Time for the monthly reporting roundup, where you can read my wry commentary about the news instead of subjecting yourself to boring rehashes of the NWMLS press release (or in addition to, if that’s what floats your boat).
Before we take a look at this month’s spin from the NWMLS, let’s have a quick refresher of what some local agents were saying just one month ago:
- “While the tax credit has gone away, the buyers haven’t.” – OB Jacobi, NWMLS board member
- “The home buyer tax credit did what it was designed to do; it helped with stabilizing the housing market which in turn helped stimulate economic recovery.” – J. Lennox Scott, chairman & CEO, John L. Scott Real Estate
- “It’s exciting to see the stability of the real estate market continue to improve.” – Bobbie Chipman, NWMLS director & Coldwell Banker broker
Here’s what “buyers not going away,” and “stability” looks like:
And here’s what the NWMLS has to say for itself this month (not live yet, should be here soon): Home sales adjusting after surge before tax credits expired
Home sales during May tapered off around Washington state following a surge of activity in April as buyers hustled to meet deadlines for tax credits.

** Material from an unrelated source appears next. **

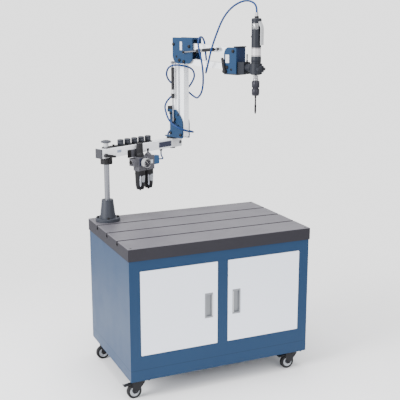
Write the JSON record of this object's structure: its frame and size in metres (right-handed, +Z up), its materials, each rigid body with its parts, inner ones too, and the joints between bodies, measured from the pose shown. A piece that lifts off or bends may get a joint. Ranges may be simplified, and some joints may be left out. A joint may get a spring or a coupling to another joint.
{
  "type": "arm tapping machine",
  "caption": "Air-driven tapping head on a sprung parallelogram arm, swung from a column beam over a T-slot table on a wheeled cabinet.",
  "frame": {"origin": "on the floor below the middle of the table", "axes": "+X to the right of the doors, +Y to the back, +Z up"},
  "size_m": [1.025, 0.8707, 1.9373],
  "materials": {
    "blue_enamel": "satin",
    "white_enamel": "satin",
    "ground_iron": "ground",
    "black_steel": "satin",
    "bright_steel": "brushed",
    "chrome": "polished",
    "black_plastic": "matte",
    "blue_plastic": "satin",
    "black_rubber": "matte",
    "blue_hose": "glossy",
    "silver_alloy": "satin"
  },
  "bodies": {
    "cart": {"cabinet_shell": "blue_enamel", "cabinet_plinth": "blue_enamel", "t_slot_table": "ground_iron", "socket_screws": "black_steel", "caster_plates": "bright_steel", "column_base": "black_steel", "column_tube": "chrome", "column_collar": "black_steel"},
    "left_door": {"left_door": "white_enamel"},
    "right_door": {"right_door": "white_enamel"},
    "beam": {"beam_tube": "white_enamel", "beam_end_cap": "black_plastic", "beam_end_block": "white_enamel", "tool_rail": "black_plastic", "tap_adapters": "black_steel", "air_unit_bodies": "black_plastic", "air_unit_bowls": "black_plastic", "pressure_gauge": "chrome", "outlet_block": "blue_plastic", "hose_beam_span": "blue_hose"},
    "beam_lever": {"beam_lever": "black_plastic"},
    "top_knob": {"top_knob": "black_plastic"},
    "regulator_knob": {"regulator_knob": "black_plastic"},
    "drip_knob": {"drip_knob": "black_plastic"},
    "arm_base": {"swivel_collar": "black_steel", "lower_bracket": "blue_enamel", "hose_lower_span": "blue_hose"},
    "rear_bar": {"rear_bar": "white_enamel"},
    "front_bar": {"front_bar": "white_enamel"},
    "spring_1_cylinder": {"spring_1_cylinder": "black_steel"},
    "spring_1_rod": {"spring_1_rod": "chrome"},
    "elbow": {"elbow_bracket": "blue_enamel", "hose_upper_span": "blue_hose"},
    "top_bar": {"top_bar": "white_enamel", "hose_tool_span": "blue_hose"},
    "bottom_bar": {"bottom_bar": "white_enamel"},
    "spring_2_cylinder": {"spring_2_cylinder": "black_steel"},
    "spring_2_rod": {"spring_2_rod": "chrome"},
    "head": {"head_bracket": "blue_enamel", "tilt_housing": "black_steel"},
    "head_lever": {"head_lever": "black_plastic"},
    "tilt_lever": {"tilt_lever": "black_plastic"},
    "tool_holder": {"tool_clamp": "black_steel", "motor_body": "black_steel", "motor_sleeve": "silver_alloy"},
    "throttle_lever": {"throttle_lever": "silver_alloy"},
    "reverse_button": {"reverse_button": "black_plastic"},
    "spindle": {"tap_chuck": "bright_steel"},
    "coupling": {"quick_coupling": "silver_alloy"},
    "caster_fl": {"caster_fork_fl": "black_steel"},
    "wheel_fl": {"caster_wheel_fl": "black_rubber"},
    "pedal_fl": {"brake_pedal_fl": "black_steel"},
    "caster_fr": {"caster_fork_fr": "black_steel"},
    "wheel_fr": {"caster_wheel_fr": "black_rubber"},
    "pedal_fr": {"brake_pedal_fr": "black_steel"},
    "caster_bl": {"caster_fork_bl": "black_steel"},
    "wheel_bl": {"caster_wheel_bl": "black_rubber"},
    "caster_br": {"caster_fork_br": "black_steel"},
    "wheel_br": {"caster_wheel_br": "black_rubber"}
  },
  "joints": [
    {"name": "left_door_hinge", "type": "hinge", "parent": "cart", "child": "left_door", "pos_m": [-0.431, -0.321, 0.45], "axis": [0, 0, 1], "range_deg": [-100, 0]},
    {"name": "right_door_hinge", "type": "hinge", "parent": "cart", "child": "right_door", "pos_m": [0.431, -0.321, 0.45], "axis": [0, 0, 1], "range_deg": [0, 100]},
    {"name": "caster_swivel_fl", "type": "hinge", "parent": "cart", "child": "caster_fl", "pos_m": [-0.436, -0.288, 0.09], "axis": [0, 0, 1], "continuous": true},
    {"name": "wheel_roll_fl", "type": "hinge", "parent": "caster_fl", "child": "wheel_fl", "pos_m": [-0.469, -0.288, 0.0375], "axis": [0, 1, 0], "continuous": true},
    {"name": "brake_pedal_fl_tip", "type": "hinge", "parent": "caster_fl", "child": "pedal_fl", "pos_m": [-0.474, -0.288, 0.0795], "axis": [0, 1, 0], "range_deg": [-12, 0]},
    {"name": "caster_swivel_fr", "type": "hinge", "parent": "cart", "child": "caster_fr", "pos_m": [0.436, -0.288, 0.09], "axis": [0, 0, 1], "continuous": true},
    {"name": "wheel_roll_fr", "type": "hinge", "parent": "caster_fr", "child": "wheel_fr", "pos_m": [0.403, -0.288, 0.0375], "axis": [0, 1, 0], "continuous": true},
    {"name": "brake_pedal_fr_tip", "type": "hinge", "parent": "caster_fr", "child": "pedal_fr", "pos_m": [0.398, -0.288, 0.0795], "axis": [0, 1, 0], "range_deg": [-12, 0]},
    {"name": "caster_swivel_bl", "type": "hinge", "parent": "cart", "child": "caster_bl", "pos_m": [-0.436, 0.232, 0.09], "axis": [0, 0, 1], "continuous": true},
    {"name": "wheel_roll_bl", "type": "hinge", "parent": "caster_bl", "child": "wheel_bl", "pos_m": [-0.469, 0.232, 0.0375], "axis": [0, 1, 0], "continuous": true},
    {"name": "caster_swivel_br", "type": "hinge", "parent": "cart", "child": "caster_br", "pos_m": [0.436, 0.232, 0.09], "axis": [0, 0, 1], "continuous": true},
    {"name": "wheel_roll_br", "type": "hinge", "parent": "caster_br", "child": "wheel_br", "pos_m": [0.403, 0.232, 0.0375], "axis": [0, 1, 0], "continuous": true},
    {"name": "beam_swivel", "type": "hinge", "parent": "cart", "child": "beam", "pos_m": [-0.415, 0.247, 1.152], "axis": [0, 0, 1], "range_deg": [-60, 60]},
    {"name": "beam_lever_turn", "type": "hinge", "parent": "beam", "child": "beam_lever", "pos_m": [-0.43267, 0.21217, 1.144], "axis": [-0.3955, 0.9184, 0], "range_deg": [-50, 5]},
    {"name": "top_knob_turn", "type": "hinge", "parent": "cart", "child": "top_knob", "pos_m": [-0.415, 0.247, 1.187], "axis": [0, 0, 1], "range_deg": [-180, 180]},
    {"name": "regulator_knob_turn", "type": "hinge", "parent": "beam", "child": "regulator_knob", "pos_m": [-0.21874, 0.27164, 1.15], "axis": [0, 0, 1], "range_deg": [-150, 150]},
    {"name": "drip_knob_turn", "type": "hinge", "parent": "beam", "child": "drip_knob", "pos_m": [-0.1618, 0.29616, 1.145], "axis": [0, 0, 1], "range_deg": [-180, 180]},
    {"name": "arm_swivel", "type": "hinge", "parent": "beam", "child": "arm_base", "pos_m": [0.04239, 0.44398, 1.182], "axis": [0, 0, 1], "range_deg": [-35, 60], "deforming": ["hose_beam_span"]},
    {"name": "lower_arm_lift", "type": "hinge", "parent": "arm_base", "child": "rear_bar", "pos_m": [0.06053, 0.391, 1.291], "axis": [0.9461, 0.3239, 0], "range_deg": [0, 50], "deforming": ["hose_lower_span"]},
    {"name": "front_bar_pivot", "type": "hinge", "parent": "arm_base", "child": "front_bar", "pos_m": [0.0764, 0.34464, 1.206], "axis": [0.9461, 0.3239, 0], "range_deg": [-0.5, 50.5]},
    {"name": "elbow_level", "type": "hinge", "parent": "rear_bar", "child": "elbow", "pos_m": [0.06053, 0.391, 1.706], "axis": [0.9461, 0.3239, 0], "range_deg": [-50.5, 0.5]},
    {"name": "spring_1_rod_pivot", "type": "hinge", "parent": "arm_base", "child": "spring_1_rod", "pos_m": [0.0236, 0.38153, 1.273], "axis": [0.9461, 0.3239, 0], "range_deg": [-0.5, 48.15]},
    {"name": "spring_1_cylinder_pivot", "type": "hinge", "parent": "rear_bar", "child": "spring_1_cylinder", "pos_m": [0.02263, 0.38437, 1.606], "axis": [0.9461, 0.3239, 0], "range_deg": [-2.85, 0.5]},
    {"name": "upper_arm_lift", "type": "hinge", "parent": "elbow", "child": "top_bar", "pos_m": [0.10199, 0.2699, 1.697], "axis": [0.9461, 0.3239, 0], "range_deg": [-18, 28], "deforming": ["hose_upper_span"]},
    {"name": "bottom_bar_pivot", "type": "hinge", "parent": "elbow", "child": "bottom_bar", "pos_m": [0.08806, 0.31058, 1.615], "axis": [0.9461, 0.3239, 0], "range_deg": [-18.5, 28.5]},
    {"name": "head_level", "type": "hinge", "parent": "top_bar", "child": "head", "pos_m": [0.2104, -0.04673, 1.68239], "axis": [0.9461, 0.3239, 0], "range_deg": [-28.5, 18.5], "deforming": ["hose_tool_span"]},
    {"name": "spring_2_rod_pivot", "type": "hinge", "parent": "elbow", "child": "spring_2_rod", "pos_m": [0.04999, 0.28592, 1.666], "axis": [0.9461, 0.3239, 0], "range_deg": [-16.29, 25.06]},
    {"name": "spring_2_cylinder_pivot", "type": "hinge", "parent": "top_bar", "child": "spring_2_cylinder", "pos_m": [0.13421, 0.03994, 1.691], "axis": [0.9461, 0.3239, 0], "range_deg": [-3.94, 2.71]},
    {"name": "tool_tilt", "type": "hinge", "parent": "head", "child": "tool_holder", "pos_m": [0.22378, -0.08583, 1.601], "axis": [0.3239, -0.9461, 0], "range_deg": [-45, 45]},
    {"name": "head_lever_turn", "type": "hinge", "parent": "head", "child": "head_lever", "pos_m": [0.16074, -0.00666, 1.57939], "axis": [0.9461, 0.3239, 0], "range_deg": [-30, 45]},
    {"name": "tilt_lever_turn", "type": "hinge", "parent": "head", "child": "tilt_lever", "pos_m": [0.23564, -0.10195, 1.629], "axis": [0, 0, 1], "range_deg": [-60, 60]},
    {"name": "throttle_press", "type": "hinge", "parent": "tool_holder", "child": "throttle_lever", "pos_m": [0.25844, -0.18706, 1.829], "axis": [0.9461, 0.3239, 0], "range_deg": [0, 5], "stiffness_Nm_per_rad": 1, "springref_deg": -5.73},
    {"name": "reverse_button_press", "type": "slide", "parent": "tool_holder", "child": "reverse_button", "axis": [0.3239, -0.9461, 0], "range_m": [0, 0.003], "stiffness_N_per_m": 300, "springref_m": -0.002},
    {"name": "spindle_spin", "type": "hinge", "parent": "tool_holder", "child": "spindle", "pos_m": [0.25196, -0.16814, 1.507], "axis": [0, 0, 1], "continuous": true},
    {"name": "coupling_slide", "type": "slide", "parent": "spindle", "child": "coupling", "axis": [0, 0, 1], "range_m": [0, 0.004]}
  ],
  "couplings": [
    {"joint": "front_bar_pivot", "follows": "lower_arm_lift", "ratio": 1},
    {"joint": "elbow_level", "follows": "lower_arm_lift", "ratio": -1},
    {"joint": "spring_1_rod_pivot", "follows": "lower_arm_lift", "ratio": 0.953},
    {"joint": "spring_1_cylinder_pivot", "follows": "lower_arm_lift", "ratio": -0.047},
    {"joint": "bottom_bar_pivot", "follows": "upper_arm_lift", "ratio": 1},
    {"joint": "head_level", "follows": "upper_arm_lift", "ratio": -1},
    {"joint": "spring_2_rod_pivot", "follows": "upper_arm_lift", "ratio": 0.877},
    {"joint": "spring_2_cylinder_pivot", "follows": "upper_arm_lift", "ratio": -0.123}
  ]
}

The chart above looks like what you would describe as “tapering off,” right?
“Leading up to its expiration, the tax credit caused a surge of home sales, but a surge can only be sustained for so long,” said Lennox Scott, chairman and CEO of John L. Scott Real Estate. “What we’re seeing now is a natural adjustment,” he explained, adding, “As consumer confidence continues to improve in the coming months, we expect to see the buyer pool replenish itself which should be followed by an increase in home sales.”
Keep in mind what Lennox said just three months ago about the tax credit:
The tax credit worked… We had a surge and then an unsurge of sales. We brought buyers forward by a couple months.

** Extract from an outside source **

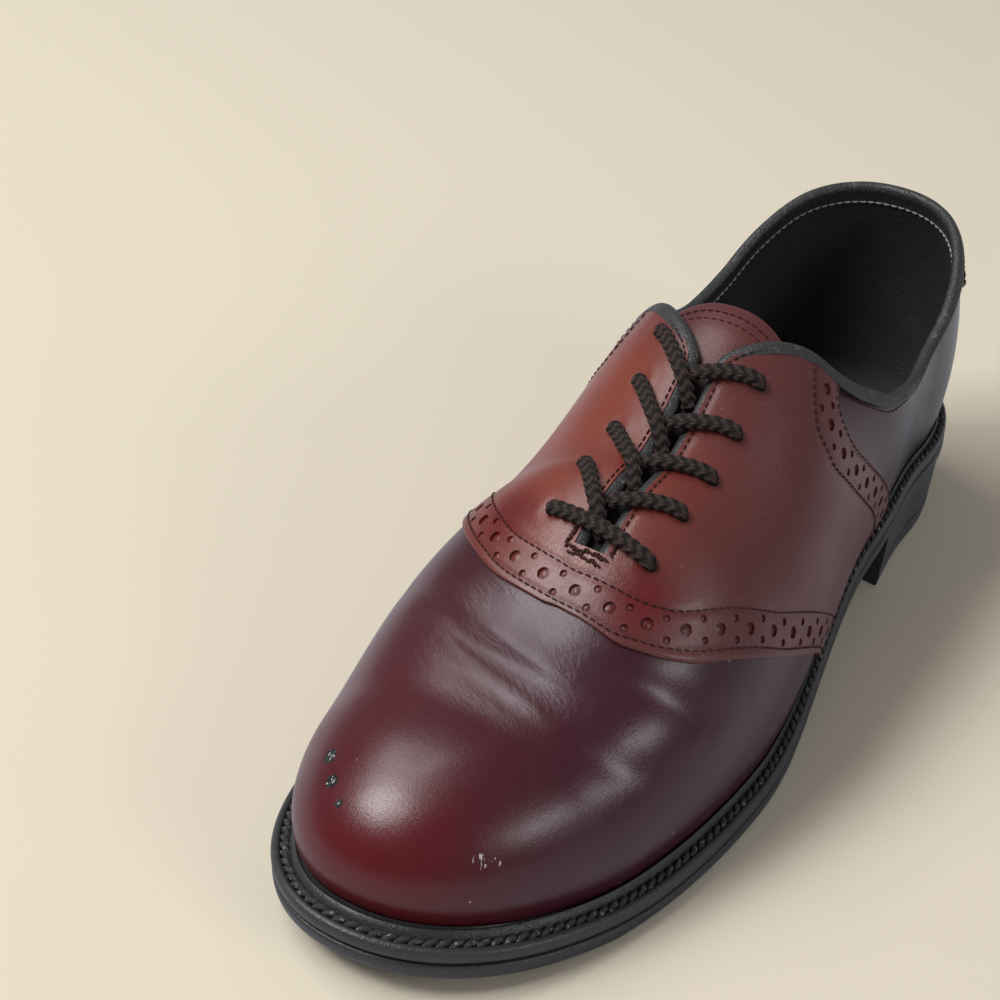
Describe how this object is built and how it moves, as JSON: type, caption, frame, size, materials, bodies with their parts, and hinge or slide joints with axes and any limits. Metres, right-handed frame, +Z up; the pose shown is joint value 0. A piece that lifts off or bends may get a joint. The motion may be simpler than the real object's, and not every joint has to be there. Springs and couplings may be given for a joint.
{
  "type": "saddle shoe",
  "caption": "Worn leather lace-up saddle shoe for the left foot, with a brogued contrast saddle and heel tab, a storm welt and a black rubber sole with heel.",
  "frame": {"origin": "on the floor, under the middle of the shoe's box", "axes": "+Z up from the floor the shoe stands on; the heel is towards +Y and the toe towards -Y; +X is the outer (little-toe) side of the left foot"},
  "size_m": [0.113, 0.3082, 0.1153],
  "materials": {
    "rubber": "satin black moulded rubber",
    "plum_leather": "polished, worn",
    "mahogany_leather": "polished, worn",
    "binding": "dull, rubbed grey at the fold",
    "insole": "matt",
    "lace": "braided, matt"
  },
  "bodies": {
    "root": {"outsole": "rubber", "heel": "rubber", "welt": "rubber", "insole": "insole", "upper": "plum_leather", "saddle": "mahogany_leather", "heel_tab": "mahogany_leather", "tongue": "mahogany_leather", "collar_binding": "binding", "lace_row_1": "lace", "lace_row_2": "lace", "lace_row_3": "lace", "lace_row_4": "lace", "lace_row_5": "lace"}
  },
  "joints": []
}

Even Mr. Scott admitted that the only purpose of the tax credit was to borrow demand from the future. Woo-hoo, it worked.
So what do the local papers have to say about this month’s release? Read on to find out.
Eric Pryne, Seattle Times: Home sales balloon in May thanks to federal tax credits
King County home sales, still riding the wave from recently expired federal tax credits, hit a post-bubble high in May.
But statistics released Friday by the Northwest Multiple Listing Service also suggest that wave has crested.
Buyers closed on 1,766 houses in the county last month, the largest number since August 2007, when the real-estate boom was just starting to go bust. Many May sales consummated contracts signed before April 30, the deadline for buyers to qualify for tax credits of up to $8,000.
But, with the credits no longer a factor, the number of new contracts signed in May plummeted. Pending sales — mutually accepted offers that haven’t yet closed — were 39 percent below April’s total, and 20 percent below the number recorded last May.
It was the first year-over-year decline since March 2009, and a signal that closed sales also could drop once the tax-credit-inspired deals work their way through the pipeline this month.
“The credit’s gone,” said Dahni Malgarini-Logar, associate broker at the Remax real-estate office in Renton. “We’re back to reality.”
Reality indeed. Mr. Pryne is being quite generous saying that the statistics “suggest” that a “wave has crested.” Of course, given how disconnected pending sales and closed sales have been recently, it’s better to err on the safe side when trying to read the tea leaves of the pending sales data.
Gerry Spratt, Seattle P-I: Pending home sales in Seattle tumble as tax credits end
Pending home sales of single-family homes in Seattle were down 38.45 percent in May compared with April, according to the latest numbers from the Northwest Multiple Listing Service.
The drop in pending sales, which are considered the best barometer for recent activity in the housing market, was expected as federal homebuyer tax credits expired April 30 and the economic recovery failed to pick up much steam.
Couldn’t you tell from last month’s NWMLS quotes how much they were expecting pending sales to fall? I mean, that’s obviously what they meant whey they said things were “stabilizing,” right?
“Since this was the first month in over a year without government encouragement to purchase homes, the decline in volume was not surprising, and aside from the median price decline in Snohomish County, the price changes were modest, suggesting price stabilization,” said Glenn Crellin, director of the Washington Center for Real Estate Research at Washington State University.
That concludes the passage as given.